Dataset content
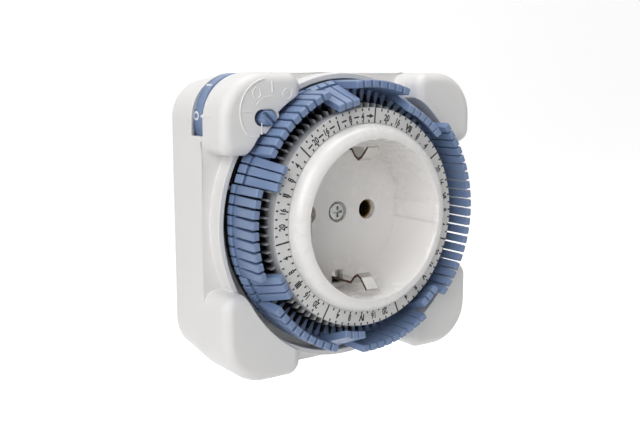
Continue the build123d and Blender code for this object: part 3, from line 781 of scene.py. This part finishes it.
class TIMER_OT_dial(bpy.types.Operator):
    """Dial: carrier with skirt, rear disc, driving teeth and ribs, coloured with painted shade from
    black deep down to pale at the front, and the white scale ring
    """
    bl_idname = "timer.dial"
    bl_label = "Dial"

    def execute(self, context):
        sizes = context.scene.timer_sizes
        pitch = 360 / sizes.segment_count
        rib = self.rib()
        ribs = [on_dial(rib, sizes.first_line + pitch * line)
                for line in range(sizes.segment_count)]
        make_piece("dial_carrier", joined([turned(self.carrier()), self.teeth()] + ribs),
                   "dial_assembly", finish_of("carrier"), ("dial",))
        make_piece("dial_scale_ring", turned(self.plate(sizes.scale_outer / MM,
                                                        sizes.dial_front / MM)),
                   "dial_assembly", finish_of("scale"), ("scale_ring",))
        dress_nodes("pivot_wire")
        return {"FINISHED"}

    def carrier(self):
        """Section of the carrier: skirt, face under the scale ring, wall and rear disc."""
        bore, skirt, step, wall, disc = 21.7, 23.4, 26.35, 27.0, 32.8
        rear, disc_rear, disc_front, shoulder, face = 13.4, 19.2, 20.6, 30.5, 32.15
        groove, groove_floor = 25.2, 30.95
        return rounded([(bore, rear, 0), (skirt, rear, 0), (skirt, groove_floor, 0.2),
                        (groove, groove_floor, 0.2), (groove, disc_rear, 0.2),
                        (disc, disc_rear, 0.3), (disc, disc_front, 0.3), (wall, disc_front, 0.3),
                        (wall, shoulder, 0.1), (step, shoulder, 0), (step, face, 0),
                        (bore, face, 0)], 3)

    def plate(self, edge, face):
        """Section of the scale ring: a plate with a rim and a fine groove inside the scale."""
        bore, rim, back, rim_back = 21.7, 26.4, 32.2, 30.6
        groove, groove_floor = (23.5, 23.42, 23.3, 23.22), 33.22
        return rounded([(bore, back, 0), (rim, back, 0), (rim, rim_back, 0), (edge, rim_back, 0.1),
                        (edge, face, 0.3), (groove[0], face, 0), (groove[1], groove_floor, 0),
                        (groove[2], groove_floor, 0), (groove[3], face, 0), (bore, face, 0.1)], 3)

    def rib(self):
        """Thin fin between two segments: an outline of (radius, height) carried across its
        thickness."""
        outline = rounded([(26.0, 19.9, 0), (30.6, 19.9, 0), (30.6, 26.2, 0.4), (28.6, 26.9, 0.4),
                           (28.2, 30.5, 0.3), (26.0, 30.5, 0)], 2)
        half, ease = 0.25, 0.06
        rings = []
        for along, depth in [(-half, ease), (ease - half, 0), (half - ease, 0), (half, ease)]:
            edge = inset(outline, depth)
            rings.append(np.column_stack([edge[:, 0], np.full(len(edge), along), edge[:, 1]]))
        return swept(np.stack(rings))

    def teeth(self):
        """Driving teeth: radius = middle + wave cos(n a), clipped to root and tip, carried
        between two heights."""
        count, middle, wave, tip, root, bore = 100, 24.95, 1.1, 25.4, 24.4, 23.2
        rear, front = 13.4, 16.4
        angle = np.linspace(0, TURN, count * 12, endpoint=False)
        outer = np.clip(middle + wave * np.cos(angle * count), root, tip)
        inner = np.full(len(angle), bore)
        rings = [np.column_stack([radius * np.cos(angle), np.full(len(angle), -height),
                                  radius * np.sin(angle)])
                 for radius, height in [(inner, rear), (outer, rear), (outer, front),
                                        (inner, front)]]
        return swept(np.stack(rings), closed=True)


class TIMER_OT_scale(bpy.types.Operator):
    """Printed scale: day lines, two-hour ticks, hours and the Roman numbers of the days"""
    bl_idname = "timer.scale"
    bl_label = "Scale"

    def execute(self, context):
        sizes = context.scene.timer_sizes
        lift, tick_margin, breadth = 0.004, 0.5, 0.4
        face = sizes.dial_front / MM + lift
        inner, outer = sizes.scale_inner / MM, sizes.scale_outer / MM
        middle = (inner + outer) / 2 - 0.2
        tall = sizes.numeral_height / MM
        pitch = 360 / sizes.segment_count
        marks = []

        def put(shape, radius, step):
            """Flat mark stood on the dial some steps past the first day line, with its top
            outwards: up becomes radius, x runs clockwise."""
            points, faces = shape
            points = np.column_stack([radius + points[:, 1], -points[:, 0], face + points[:, 2]])
            marks.append(on_dial((points, faces), sizes.first_line + pitch * step))

        day_line = bar(breadth, outer - inner - 0.12)
        tick = bar(0.38, 0.65)
        for line in range(sizes.segment_count):
            if line % DAY == 0:
                put(day_line, (inner + outer) / 2, line)
            else:
                put(tick, outer - tick_margin, line)
                put(tick, inner + tick_margin, line)
        for day, roman in enumerate(["I", "II", "III", "IV", "V", "VI", "VII"]):
            for hour, text in [(4, "4"), (8, "8"), (12, roman), (16, "16"), (20, "20")]:
                narrow, weight = (0.82, 0.06) if text == roman else (0.72, 0.035)
                put(lettering(text, tall, narrow, weight), middle, DAY * day + hour / 2)
        for hour in (6, 10, 14, 18, 22):
            put(bar(1.5, breadth), middle, hour / 2)
        # Clockwise arrow on the first day: its shaft and its head
        put(bar(1.2, breadth), middle, 1.05)
        put(flat_mark([(-0.6, -0.55), (0.75, 0.0), (-0.6, 0.55)]), middle, 0.55)
        make_piece("dial_scale_print", joined(marks), "dial_assembly", finish_of("ink"))
        return {"FINISHED"}


class TIMER_OT_segments(bpy.types.Operator):
    """Flip segments: upright runs on the dial, and tilted ones that each turn on the wire"""
    bl_idname = "timer.segments"
    bl_label = "Segments"

    def execute(self, context):
        sizes = context.scene.timer_sizes
        segment = self.segment(sizes.pivot_radius / MM, sizes.pivot_height / MM)
        pitch = 360 / sizes.segment_count
        middle = sizes.first_line + pitch / 2
        material = finish_of("blue_plastic")
        for first, last in TILTED_GROUPS:
            for number in range(first, last + 1):
                node = f"segment_day{number // DAY + 1}_{number % DAY * 2:02d}h"
                tilted = on_dial(segment, middle + pitch * number, sizes.segment_tilt)
                make_piece(f"{node}_body", tilted, node, material, (node,))
        for run, (first, _) in enumerate(TILTED_GROUPS):
            start = TILTED_GROUPS[run - 1][1] + 1
            if start > first:
                start -= sizes.segment_count
            upright = [on_dial(segment, middle + pitch * number) for number in range(start, first)]
            make_piece(f"segments_run_{run + 1}_bodies", joined(upright), "dial_assembly",
                       material, (f"segments_run_{run + 1}",))
        return {"FINISHED"}

    def segment(self, pivot_radius, pivot_height):
        """One segment: the outline of plate and foot carried across its width, which narrows
        towards the tip, and a leg with an eye that hooks on the wire, each with eased side
        edges."""
        back, front, tip, foot = 31.6, 33.8, 34.8, 22.95
        plate = rounded([(32.0, tip, 0.25), (33.5, tip, 0.2), (front, 34.4, 0.25),
                         (front, 25.9, 0.12), (33.0, 25.9, 0), (33.0, 24.9, 0),
                         (front, 24.9, 0.12), (front, foot, 0.15), (33.15, foot, 0),
                         (33.15, 21.9, 0.15), (back, 21.9, 0.15), (back, 26.2, 0),
                         (31.9, 26.6, 0)], 2)
        eye = arc((pivot_radius, pivot_height), 1.1, 75, 285, 8)
        leg = np.vstack([eye, [(31.8, foot), (31.8, 26.15)]])
        return joined([self.across(plate, 2.1, 1.88, 0.14), self.across(leg, 1.2, 1.2, 0.1)])

    def across(self, outline, wide, wide_at_tip, ease):
        """Outline of (radius, height) carried along the tangent: half width is
        wide / 2 up to height 26 and shrinks evenly to wide_at_tip / 2 at height 35."""
        rings = []
        for side, depth in [(-1, ease), (-1, 0), (1, 0), (1, ease)]:
            edge = inset(outline, depth)
            half = np.interp(edge[:, 1], [26, 35], [wide / 2, wide_at_tip / 2])
            along = side * (half - (ease if depth == 0 else 0))
            rings.append(np.column_stack([edge[:, 0], along, edge[:, 1]]))
        return swept(np.stack(rings))


class TIMER_OT_works(bpy.types.Operator):
    """Switch, motor, wheels and current strips inside"""
    bl_idname = "timer.works"
    bl_label = "Inner works"

    def execute(self, context):
        dress_nodes("switch_base", "fixed_contact", "moving_blade", "line_strip", "neutral_strip",
                    "sleeve_left", "sleeve_right", "earth_link", "motor_can", "motor_plate",
                    "motor_coil", "motor_rotor", "motor_pinion", "compound_gear", "gear_axle")
        return {"FINISHED"}


class TIMER_PT_panel(bpy.types.Panel):
    """Buttons that make the timer's pieces"""
    bl_idname = "TIMER_PT_panel"
    bl_label = "Plug-in timer"
    bl_space_type = "VIEW_3D"
    bl_region_type = "UI"
    bl_category = "Timer"

    def draw(self, context):
        layout, scene = self.layout, context.scene
        for group in (scene.timer_sizes, scene.timer_colours, scene.timer_stage):
            box = layout.box()
            for key in group.__annotations__:
                box.prop(group, key)
        for operator in OPERATORS:
            layout.operator(operator.bl_idname)


OPERATORS = [TIMER_OT_stage, TIMER_OT_housing, TIMER_OT_selector, TIMER_OT_socket, TIMER_OT_dial,
             TIMER_OT_scale, TIMER_OT_segments, TIMER_OT_works]
CLASSES = [TimerSizes, TimerColours, TimerStage, *OPERATORS, TIMER_PT_panel]


def register():
    """Registers the classes and hangs the settings on the scene."""
    for cls in CLASSES:
        bpy.utils.register_class(cls)
    bpy.types.Scene.timer_sizes = PointerProperty(type=TimerSizes)
    bpy.types.Scene.timer_colours = PointerProperty(type=TimerColours)
    bpy.types.Scene.timer_stage = PointerProperty(type=TimerStage)


def unregister():
    """Takes the settings and classes away again."""
    for name in ("timer_sizes", "timer_colours", "timer_stage"):
        delattr(bpy.types.Scene, name)
    for cls in reversed(CLASSES):
        bpy.utils.unregister_class(cls)


def main():
    register()
    for operator in OPERATORS:
        family, name = operator.bl_idname.split(".")
        getattr(getattr(bpy.ops, family), name)()
    bpy.context.view_layer.update()


if __name__ == "__main__":
    main()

Direction
Using the data above, restate word for word the lines from its opening line through the line that contains "face, 0.1)], 3)", and no more.

The response
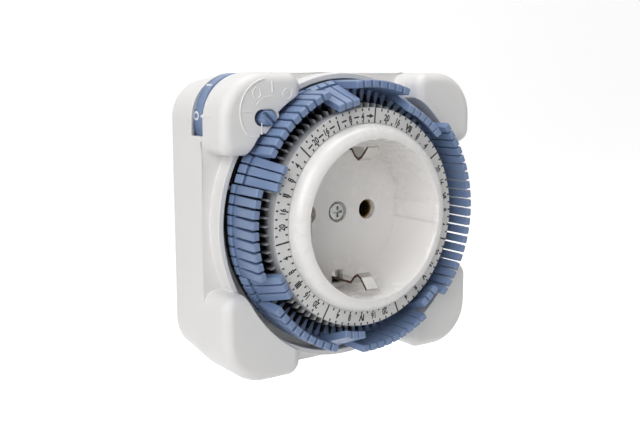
Continue the build123d and Blender code for this object: part 3, from line 781 of scene.py. This part finishes it.
class TIMER_OT_dial(bpy.types.Operator):
    """Dial: carrier with skirt, rear disc, driving teeth and ribs, coloured with painted shade from
    black deep down to pale at the front, and the white scale ring
    """
    bl_idname = "timer.dial"
    bl_label = "Dial"

    def execute(self, context):
        sizes = context.scene.timer_sizes
        pitch = 360 / sizes.segment_count
        rib = self.rib()
        ribs = [on_dial(rib, sizes.first_line + pitch * line)
                for line in range(sizes.segment_count)]
        make_piece("dial_carrier", joined([turned(self.carrier()), self.teeth()] + ribs),
                   "dial_assembly", finish_of("carrier"), ("dial",))
        make_piece("dial_scale_ring", turned(self.plate(sizes.scale_outer / MM,
                                                        sizes.dial_front / MM)),
                   "dial_assembly", finish_of("scale"), ("scale_ring",))
        dress_nodes("pivot_wire")
        return {"FINISHED"}

    def carrier(self):
        """Section of the carrier: skirt, face under the scale ring, wall and rear disc."""
        bore, skirt, step, wall, disc = 21.7, 23.4, 26.35, 27.0, 32.8
        rear, disc_rear, disc_front, shoulder, face = 13.4, 19.2, 20.6, 30.5, 32.15
        groove, groove_floor = 25.2, 30.95
        return rounded([(bore, rear, 0), (skirt, rear, 0), (skirt, groove_floor, 0.2),
                        (groove, groove_floor, 0.2), (groove, disc_rear, 0.2),
                        (disc, disc_rear, 0.3), (disc, disc_front, 0.3), (wall, disc_front, 0.3),
                        (wall, shoulder, 0.1), (step, shoulder, 0), (step, face, 0),
                        (bore, face, 0)], 3)

    def plate(self, edge, face):
        """Section of the scale ring: a plate with a rim and a fine groove inside the scale."""
        bore, rim, back, rim_back = 21.7, 26.4, 32.2, 30.6
        groove, groove_floor = (23.5, 23.42, 23.3, 23.22), 33.22
        return rounded([(bore, back, 0), (rim, back, 0), (rim, rim_back, 0), (edge, rim_back, 0.1),
                        (edge, face, 0.3), (groove[0], face, 0), (groove[1], groove_floor, 0),
                        (groove[2], groove_floor, 0), (groove[3], face, 0), (bore, face, 0.1)], 3)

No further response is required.